» DIRECTION
Return the listing below word for word.

____

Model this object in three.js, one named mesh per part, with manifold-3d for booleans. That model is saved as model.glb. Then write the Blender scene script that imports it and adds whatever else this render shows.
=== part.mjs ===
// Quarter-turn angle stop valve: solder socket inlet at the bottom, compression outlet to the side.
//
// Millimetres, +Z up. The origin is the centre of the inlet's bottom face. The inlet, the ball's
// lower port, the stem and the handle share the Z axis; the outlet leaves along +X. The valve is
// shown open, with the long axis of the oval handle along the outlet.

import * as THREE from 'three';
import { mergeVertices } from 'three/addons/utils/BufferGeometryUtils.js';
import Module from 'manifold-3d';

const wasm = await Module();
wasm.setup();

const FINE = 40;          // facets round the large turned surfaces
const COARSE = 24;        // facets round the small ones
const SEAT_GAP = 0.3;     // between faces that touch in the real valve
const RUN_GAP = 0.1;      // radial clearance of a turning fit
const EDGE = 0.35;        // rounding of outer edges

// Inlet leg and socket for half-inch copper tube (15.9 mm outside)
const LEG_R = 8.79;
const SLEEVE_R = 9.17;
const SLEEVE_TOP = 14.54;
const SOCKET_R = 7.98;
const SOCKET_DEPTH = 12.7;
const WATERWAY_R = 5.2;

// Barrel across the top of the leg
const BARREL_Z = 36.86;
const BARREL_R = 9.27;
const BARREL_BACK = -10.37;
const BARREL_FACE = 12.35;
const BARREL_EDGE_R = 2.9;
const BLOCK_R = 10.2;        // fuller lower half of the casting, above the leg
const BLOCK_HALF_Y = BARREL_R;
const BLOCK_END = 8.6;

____

» RESPONSE TO THE EXERCISE
Model this object in three.js, one named mesh per part, with manifold-3d for booleans. That model is saved as model.glb. Then write the Blender scene script that imports it and adds whatever else this render shows.
=== part.mjs ===
// Quarter-turn angle stop valve: solder socket inlet at the bottom, compression outlet to the side.
//
// Millimetres, +Z up. The origin is the centre of the inlet's bottom face. The inlet, the ball's
// lower port, the stem and the handle share the Z axis; the outlet leaves along +X. The valve is
// shown open, with the long axis of the oval handle along the outlet.

import * as THREE from 'three';
import { mergeVertices } from 'three/addons/utils/BufferGeometryUtils.js';
import Module from 'manifold-3d';

const wasm = await Module();
wasm.setup();

const FINE = 40;          // facets round the large turned surfaces
const COARSE = 24;        // facets round the small ones
const SEAT_GAP = 0.3;     // between faces that touch in the real valve
const RUN_GAP = 0.1;      // radial clearance of a turning fit
const EDGE = 0.35;        // rounding of outer edges

// Inlet leg and socket for half-inch copper tube (15.9 mm outside)
const LEG_R = 8.79;
const SLEEVE_R = 9.17;
const SLEEVE_TOP = 14.54;
const SOCKET_R = 7.98;
const SOCKET_DEPTH = 12.7;
const WATERWAY_R = 5.2;

// Barrel across the top of the leg
const BARREL_Z = 36.86;
const BARREL_R = 9.27;
const BARREL_BACK = -10.37;
const BARREL_FACE = 12.35;
const BARREL_EDGE_R = 2.9;
const BLOCK_R = 10.2;        // fuller lower half of the casting, above the leg
const BLOCK_HALF_Y = BARREL_R;
const BLOCK_END = 8.6;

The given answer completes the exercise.